The role of the journalist and storyteller is that more important today. Here’s what one of my favorite journalists, Chris Hedges, adds:
“Corporations, which have hijacked the state, are delighted with the demise of journalism. And the mass communications systems they control pump out endless streams of gossip, trivia and filth in lieu of new. But news, which costs money and takes talent to produce, is dying not only because citizens are migrating to the Internet and corporations are no longer using newsprint to advertise, but because in an age of profound culture decline the masses prefer to be entertained rather than informed.”
“We no longer value the culture of journalism, as we no longer value classical theater or great books, and this devaluation means the general public is not inclined to pay for it.

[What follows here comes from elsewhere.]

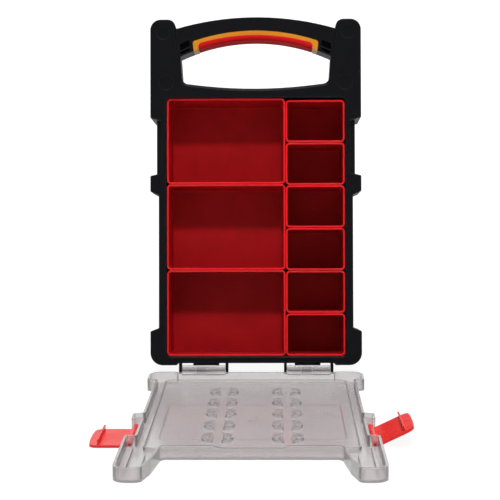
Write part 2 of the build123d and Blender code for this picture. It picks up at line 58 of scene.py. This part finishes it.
class Sheet:
    """A node tree with short calls for adding nodes and joining sockets."""

    def __init__(self, tree: bpy.types.NodeTree) -> None:
        """Keeps the tree.

        Args:
            tree: the material's or group's node tree.
        """
        self.tree = tree

    def add(self, kind: str, inputs: dict | None = None, **settings: object) -> bpy.types.Node:
        """Adds a node.

        Args:
            kind: the node's type, without the ShaderNode prefix.
            inputs: values or sockets by input name or number.
            settings: attributes of the node.

        Returns:
            The new node.
        """
        node = self.tree.nodes.new(kind if kind.startswith("Node") else "ShaderNode" + kind)
        for name, value in settings.items():
            setattr(node, name, value)
        for name, value in (inputs or {}).items():
            if isinstance(value, bpy.types.NodeSocket):
                self.tree.links.new(value, node.inputs[name])
            else:
                node.inputs[name].default_value = value
        return node

    def math(self, operation: str, a: object, b: object = 0.0, clamp: bool = False) -> bpy.types.NodeSocket:
        """A Math node's output.

        Args:
            operation: the node's operation.
            a: the first value or socket.
            b: the second value or socket.
            clamp: whether the result is held between 0 and 1.

        Returns:
            The output socket.
        """
        return self.add("Math", {0: a, 1: b}, operation=operation, use_clamp=clamp).outputs[0]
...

Journalists, like artists, are expected to provide their work free—this is the idea behind sites like The Huffington Post—and the only people who receive adequate compensation in our society are those skilled in the art of manipulation. Money flows to advertising rather than to art or journalism because manipulation is more highly valued than truth or beauty. Journalism, like culture, in America has become advertising.”
The role I see myself playing is part of that bridge, looking at topics from a journalist’s eye, but also caring about the unseen, topics and beliefs shunted aside because of this culture of consumerism and sound bites. In some ways, the medium isn’t the message – the words and pragmatic work behind it are what count.
Reporting is time-consuming and gets many to dead ends. We have to go through tons of documents, get out there and talk to people, immerse ourselves in communities, develop skills to see through the PR-spin and propaganda. We must find whistleblowers, look for new trends and understand the complexities of a global citizenry. We have to know history and celebrate truth.
My little part in this journalistic pugilistic world will be played out at DTE. Enjoy, engage, and entice me. I will respect the nawalakw (a concept discussed in Part 1), and engender openness.